• EXERCISE DESCRIPTION: Please print the full listing exactly.
-- begin SOURCE MATERIAL --
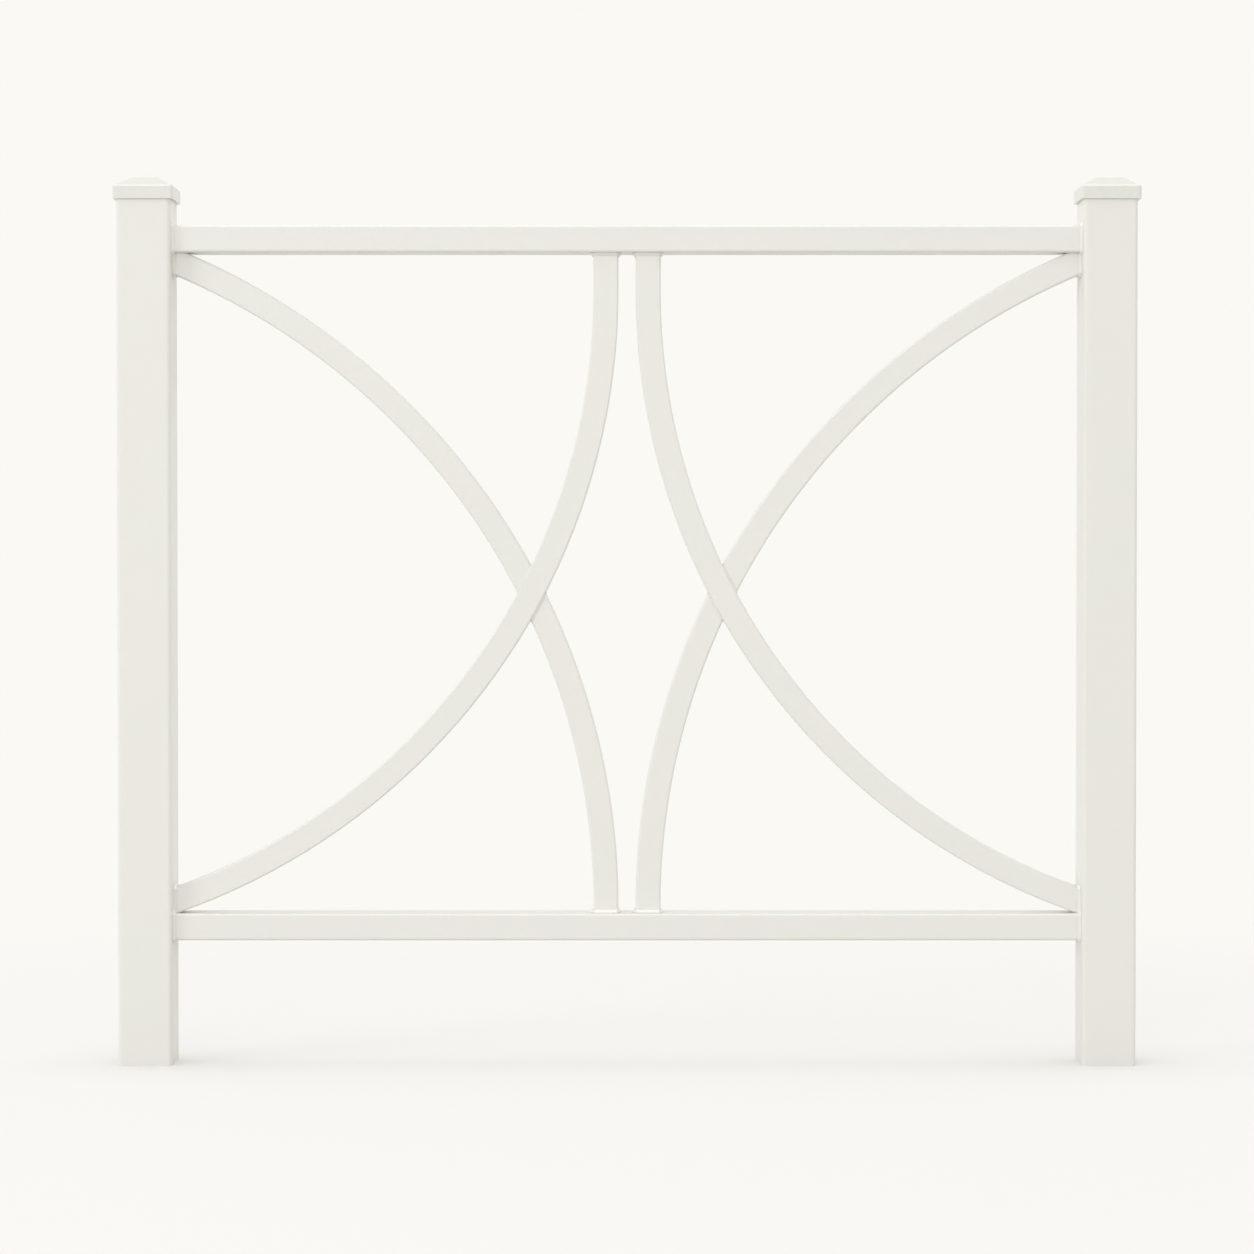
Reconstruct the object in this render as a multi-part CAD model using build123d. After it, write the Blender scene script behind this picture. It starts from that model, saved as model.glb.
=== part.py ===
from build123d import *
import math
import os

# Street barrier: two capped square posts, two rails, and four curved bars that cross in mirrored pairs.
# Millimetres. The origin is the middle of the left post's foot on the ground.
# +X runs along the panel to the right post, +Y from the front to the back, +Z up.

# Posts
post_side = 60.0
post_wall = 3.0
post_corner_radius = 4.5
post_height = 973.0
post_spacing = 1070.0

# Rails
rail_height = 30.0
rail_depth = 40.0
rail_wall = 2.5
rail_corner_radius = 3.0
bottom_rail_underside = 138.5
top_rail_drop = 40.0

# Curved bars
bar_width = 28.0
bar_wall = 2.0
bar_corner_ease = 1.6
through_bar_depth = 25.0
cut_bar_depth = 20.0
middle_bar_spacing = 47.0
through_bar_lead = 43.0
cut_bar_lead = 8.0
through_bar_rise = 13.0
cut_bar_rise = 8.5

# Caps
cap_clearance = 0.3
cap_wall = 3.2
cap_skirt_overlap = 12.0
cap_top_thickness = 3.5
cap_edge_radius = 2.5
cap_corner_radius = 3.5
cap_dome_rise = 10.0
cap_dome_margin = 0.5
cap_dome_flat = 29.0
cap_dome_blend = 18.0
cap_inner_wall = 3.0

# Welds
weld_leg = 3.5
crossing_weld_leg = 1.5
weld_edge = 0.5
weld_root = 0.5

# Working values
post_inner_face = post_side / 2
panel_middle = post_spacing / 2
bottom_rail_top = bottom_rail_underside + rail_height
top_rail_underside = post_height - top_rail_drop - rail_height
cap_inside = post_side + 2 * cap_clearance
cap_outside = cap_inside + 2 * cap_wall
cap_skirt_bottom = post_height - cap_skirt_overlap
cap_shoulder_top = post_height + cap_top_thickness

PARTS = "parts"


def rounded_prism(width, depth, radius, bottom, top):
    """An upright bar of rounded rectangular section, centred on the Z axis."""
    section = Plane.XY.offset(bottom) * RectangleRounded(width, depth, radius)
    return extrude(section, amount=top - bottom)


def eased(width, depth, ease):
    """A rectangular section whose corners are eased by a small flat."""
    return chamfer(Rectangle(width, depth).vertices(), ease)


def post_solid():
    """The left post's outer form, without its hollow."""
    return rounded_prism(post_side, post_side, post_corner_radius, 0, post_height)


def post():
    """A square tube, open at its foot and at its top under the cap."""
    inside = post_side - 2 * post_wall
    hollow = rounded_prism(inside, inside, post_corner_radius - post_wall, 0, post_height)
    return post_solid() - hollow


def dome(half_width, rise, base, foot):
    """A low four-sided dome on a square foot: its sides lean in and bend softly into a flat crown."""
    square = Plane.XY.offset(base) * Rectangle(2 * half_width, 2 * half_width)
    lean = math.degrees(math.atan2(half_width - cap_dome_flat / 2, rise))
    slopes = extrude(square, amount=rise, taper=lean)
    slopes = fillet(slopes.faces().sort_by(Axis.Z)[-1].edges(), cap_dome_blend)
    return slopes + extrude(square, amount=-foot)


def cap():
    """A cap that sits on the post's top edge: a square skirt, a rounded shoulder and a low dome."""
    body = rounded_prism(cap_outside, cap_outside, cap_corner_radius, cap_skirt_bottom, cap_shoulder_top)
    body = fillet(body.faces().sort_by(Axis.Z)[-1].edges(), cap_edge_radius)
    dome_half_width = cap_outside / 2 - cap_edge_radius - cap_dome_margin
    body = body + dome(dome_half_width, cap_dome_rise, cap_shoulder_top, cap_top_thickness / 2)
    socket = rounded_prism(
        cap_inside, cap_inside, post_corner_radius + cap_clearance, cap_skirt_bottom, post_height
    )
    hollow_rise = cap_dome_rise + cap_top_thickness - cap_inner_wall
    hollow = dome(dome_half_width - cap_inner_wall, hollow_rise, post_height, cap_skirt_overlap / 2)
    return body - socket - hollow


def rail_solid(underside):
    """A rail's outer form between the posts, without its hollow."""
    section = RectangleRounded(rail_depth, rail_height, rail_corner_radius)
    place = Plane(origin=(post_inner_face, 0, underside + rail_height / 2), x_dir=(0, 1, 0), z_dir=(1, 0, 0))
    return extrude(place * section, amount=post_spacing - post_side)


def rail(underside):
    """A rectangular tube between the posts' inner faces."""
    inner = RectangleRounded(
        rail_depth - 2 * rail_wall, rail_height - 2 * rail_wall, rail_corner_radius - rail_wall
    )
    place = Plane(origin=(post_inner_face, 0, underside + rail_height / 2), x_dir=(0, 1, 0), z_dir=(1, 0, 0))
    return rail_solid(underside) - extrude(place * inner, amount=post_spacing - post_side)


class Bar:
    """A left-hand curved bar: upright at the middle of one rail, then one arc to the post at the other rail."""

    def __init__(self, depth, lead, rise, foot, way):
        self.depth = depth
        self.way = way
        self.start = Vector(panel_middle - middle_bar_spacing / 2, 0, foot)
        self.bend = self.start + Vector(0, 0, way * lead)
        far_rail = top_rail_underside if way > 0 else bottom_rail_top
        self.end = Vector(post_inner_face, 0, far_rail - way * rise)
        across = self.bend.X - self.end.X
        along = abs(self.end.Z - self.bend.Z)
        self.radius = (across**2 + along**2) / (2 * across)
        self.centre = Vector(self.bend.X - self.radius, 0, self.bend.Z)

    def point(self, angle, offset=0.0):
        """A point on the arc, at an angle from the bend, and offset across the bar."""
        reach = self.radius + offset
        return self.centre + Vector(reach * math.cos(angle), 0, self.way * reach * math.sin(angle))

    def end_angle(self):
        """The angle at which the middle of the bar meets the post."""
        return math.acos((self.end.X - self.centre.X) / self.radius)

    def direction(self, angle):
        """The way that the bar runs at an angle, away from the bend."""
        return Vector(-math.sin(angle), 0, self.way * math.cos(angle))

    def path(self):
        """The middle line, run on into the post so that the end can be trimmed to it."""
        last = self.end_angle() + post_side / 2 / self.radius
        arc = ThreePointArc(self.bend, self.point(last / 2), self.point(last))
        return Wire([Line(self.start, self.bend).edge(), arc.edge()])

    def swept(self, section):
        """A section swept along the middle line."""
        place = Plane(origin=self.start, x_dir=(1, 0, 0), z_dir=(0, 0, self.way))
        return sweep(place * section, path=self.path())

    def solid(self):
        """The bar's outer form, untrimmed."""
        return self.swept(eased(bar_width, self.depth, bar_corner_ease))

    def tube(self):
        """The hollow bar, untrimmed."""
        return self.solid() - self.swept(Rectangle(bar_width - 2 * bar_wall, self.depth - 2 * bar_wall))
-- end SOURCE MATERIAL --
• RESPONSE TO THIS TASK:
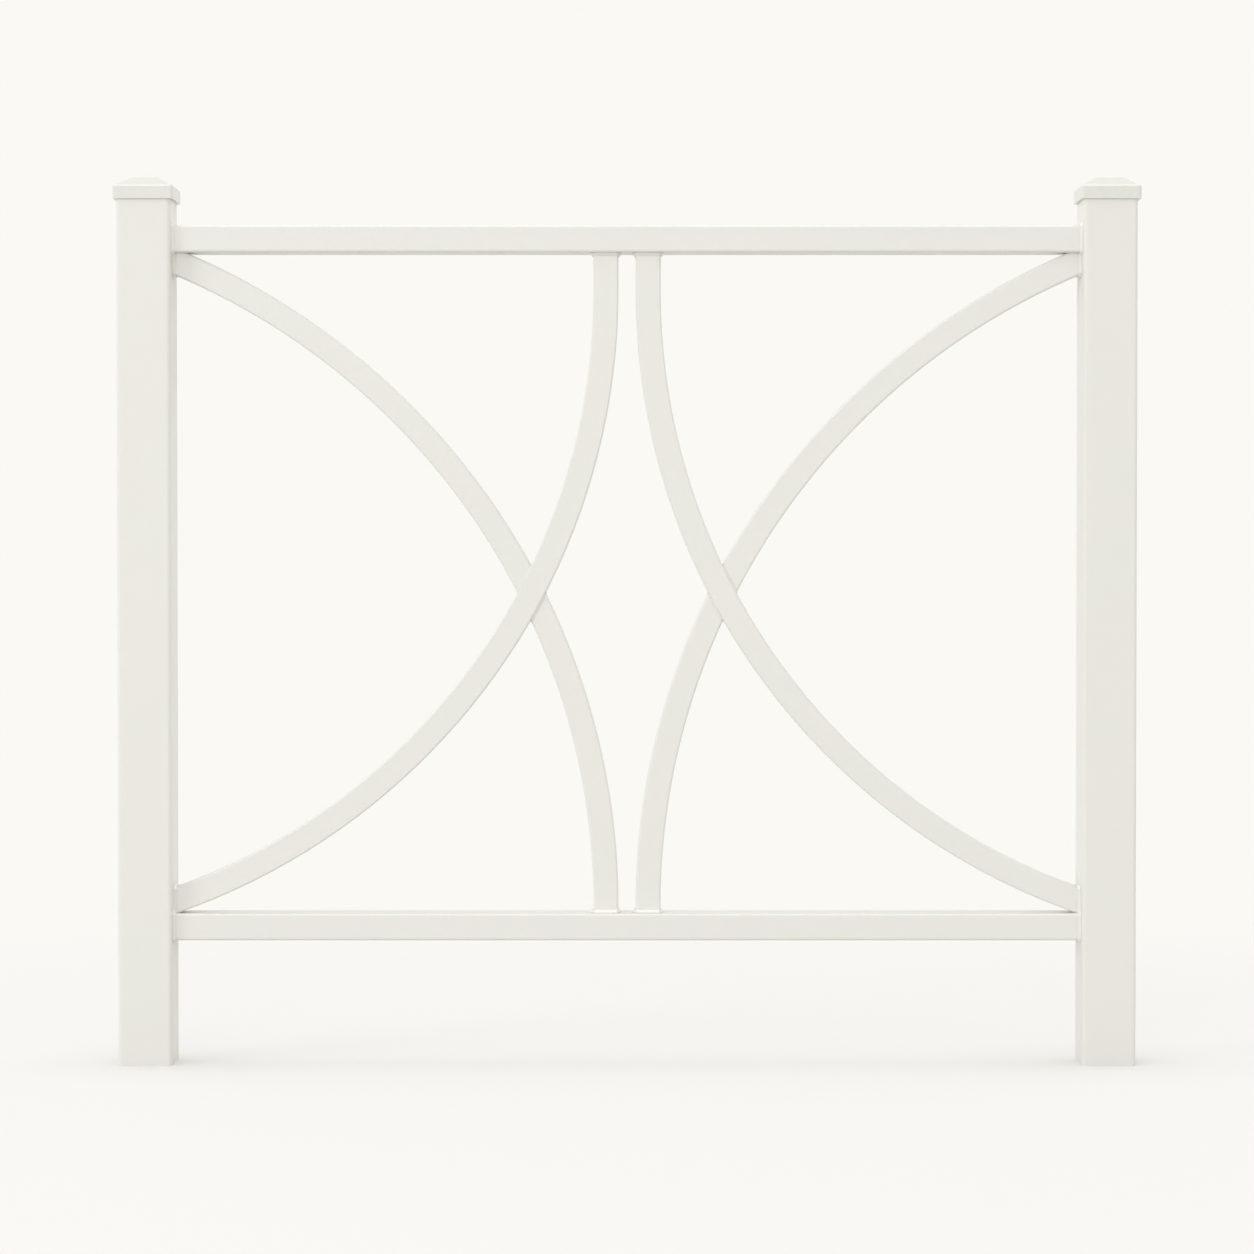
Reconstruct the object in this render as a multi-part CAD model using build123d. After it, write the Blender scene script behind this picture. It starts from that model, saved as model.glb.
=== part.py ===
from build123d import *
import math
import os

# Street barrier: two capped square posts, two rails, and four curved bars that cross in mirrored pairs.
# Millimetres. The origin is the middle of the left post's foot on the ground.
# +X runs along the panel to the right post, +Y from the front to the back, +Z up.

# Posts
post_side = 60.0
post_wall = 3.0
post_corner_radius = 4.5
post_height = 973.0
post_spacing = 1070.0

# Rails
rail_height = 30.0
rail_depth = 40.0
rail_wall = 2.5
rail_corner_radius = 3.0
bottom_rail_underside = 138.5
top_rail_drop = 40.0

# Curved bars
bar_width = 28.0
bar_wall = 2.0
bar_corner_ease = 1.6
through_bar_depth = 25.0
cut_bar_depth = 20.0
middle_bar_spacing = 47.0
through_bar_lead = 43.0
cut_bar_lead = 8.0
through_bar_rise = 13.0
cut_bar_rise = 8.5

# Caps
cap_clearance = 0.3
cap_wall = 3.2
cap_skirt_overlap = 12.0
cap_top_thickness = 3.5
cap_edge_radius = 2.5
cap_corner_radius = 3.5
cap_dome_rise = 10.0
cap_dome_margin = 0.5
cap_dome_flat = 29.0
cap_dome_blend = 18.0
cap_inner_wall = 3.0

# Welds
weld_leg = 3.5
crossing_weld_leg = 1.5
weld_edge = 0.5
weld_root = 0.5

# Working values
post_inner_face = post_side / 2
panel_middle = post_spacing / 2
bottom_rail_top = bottom_rail_underside + rail_height
top_rail_underside = post_height - top_rail_drop - rail_height
cap_inside = post_side + 2 * cap_clearance
cap_outside = cap_inside + 2 * cap_wall
cap_skirt_bottom = post_height - cap_skirt_overlap
cap_shoulder_top = post_height + cap_top_thickness

PARTS = "parts"


def rounded_prism(width, depth, radius, bottom, top):
    """An upright bar of rounded rectangular section, centred on the Z axis."""
    section = Plane.XY.offset(bottom) * RectangleRounded(width, depth, radius)
    return extrude(section, amount=top - bottom)


def eased(width, depth, ease):
    """A rectangular section whose corners are eased by a small flat."""
    return chamfer(Rectangle(width, depth).vertices(), ease)


def post_solid():
    """The left post's outer form, without its hollow."""
    return rounded_prism(post_side, post_side, post_corner_radius, 0, post_height)


def post():
    """A square tube, open at its foot and at its top under the cap."""
    inside = post_side - 2 * post_wall
    hollow = rounded_prism(inside, inside, post_corner_radius - post_wall, 0, post_height)
    return post_solid() - hollow


def dome(half_width, rise, base, foot):
    """A low four-sided dome on a square foot: its sides lean in and bend softly into a flat crown."""
    square = Plane.XY.offset(base) * Rectangle(2 * half_width, 2 * half_width)
    lean = math.degrees(math.atan2(half_width - cap_dome_flat / 2, rise))
    slopes = extrude(square, amount=rise, taper=lean)
    slopes = fillet(slopes.faces().sort_by(Axis.Z)[-1].edges(), cap_dome_blend)
    return slopes + extrude(square, amount=-foot)


def cap():
    """A cap that sits on the post's top edge: a square skirt, a rounded shoulder and a low dome."""
    body = rounded_prism(cap_outside, cap_outside, cap_corner_radius, cap_skirt_bottom, cap_shoulder_top)
    body = fillet(body.faces().sort_by(Axis.Z)[-1].edges(), cap_edge_radius)
    dome_half_width = cap_outside / 2 - cap_edge_radius - cap_dome_margin
    body = body + dome(dome_half_width, cap_dome_rise, cap_shoulder_top, cap_top_thickness / 2)
    socket = rounded_prism(
        cap_inside, cap_inside, post_corner_radius + cap_clearance, cap_skirt_bottom, post_height
    )
    hollow_rise = cap_dome_rise + cap_top_thickness - cap_inner_wall
    hollow = dome(dome_half_width - cap_inner_wall, hollow_rise, post_height, cap_skirt_overlap / 2)
    return body - socket - hollow


def rail_solid(underside):
    """A rail's outer form between the posts, without its hollow."""
    section = RectangleRounded(rail_depth, rail_height, rail_corner_radius)
    place = Plane(origin=(post_inner_face, 0, underside + rail_height / 2), x_dir=(0, 1, 0), z_dir=(1, 0, 0))
    return extrude(place * section, amount=post_spacing - post_side)


def rail(underside):
    """A rectangular tube between the posts' inner faces."""
    inner = RectangleRounded(
        rail_depth - 2 * rail_wall, rail_height - 2 * rail_wall, rail_corner_radius - rail_wall
    )
    place = Plane(origin=(post_inner_face, 0, underside + rail_height / 2), x_dir=(0, 1, 0), z_dir=(1, 0, 0))
    return rail_solid(underside) - extrude(place * inner, amount=post_spacing - post_side)


class Bar:
    """A left-hand curved bar: upright at the middle of one rail, then one arc to the post at the other rail."""

    def __init__(self, depth, lead, rise, foot, way):
        self.depth = depth
        self.way = way
        self.start = Vector(panel_middle - middle_bar_spacing / 2, 0, foot)
        self.bend = self.start + Vector(0, 0, way * lead)
        far_rail = top_rail_underside if way > 0 else bottom_rail_top
        self.end = Vector(post_inner_face, 0, far_rail - way * rise)
        across = self.bend.X - self.end.X
        along = abs(self.end.Z - self.bend.Z)
        self.radius = (across**2 + along**2) / (2 * across)
        self.centre = Vector(self.bend.X - self.radius, 0, self.bend.Z)

    def point(self, angle, offset=0.0):
        """A point on the arc, at an angle from the bend, and offset across the bar."""
        reach = self.radius + offset
        return self.centre + Vector(reach * math.cos(angle), 0, self.way * reach * math.sin(angle))

    def end_angle(self):
        """The angle at which the middle of the bar meets the post."""
        return math.acos((self.end.X - self.centre.X) / self.radius)

    def direction(self, angle):
        """The way that the bar runs at an angle, away from the bend."""
        return Vector(-math.sin(angle), 0, self.way * math.cos(angle))

    def path(self):
        """The middle line, run on into the post so that the end can be trimmed to it."""
        last = self.end_angle() + post_side / 2 / self.radius
        arc = ThreePointArc(self.bend, self.point(last / 2), self.point(last))
        return Wire([Line(self.start, self.bend).edge(), arc.edge()])

    def swept(self, section):
        """A section swept along the middle line."""
        place = Plane(origin=self.start, x_dir=(1, 0, 0), z_dir=(0, 0, self.way))
        return sweep(place * section, path=self.path())

    def solid(self):
        """The bar's outer form, untrimmed."""
        return self.swept(eased(bar_width, self.depth, bar_corner_ease))

    def tube(self):
        """The hollow bar, untrimmed."""
        return self.solid() - self.swept(Rectangle(bar_width - 2 * bar_wall, self.depth - 2 * bar_wall))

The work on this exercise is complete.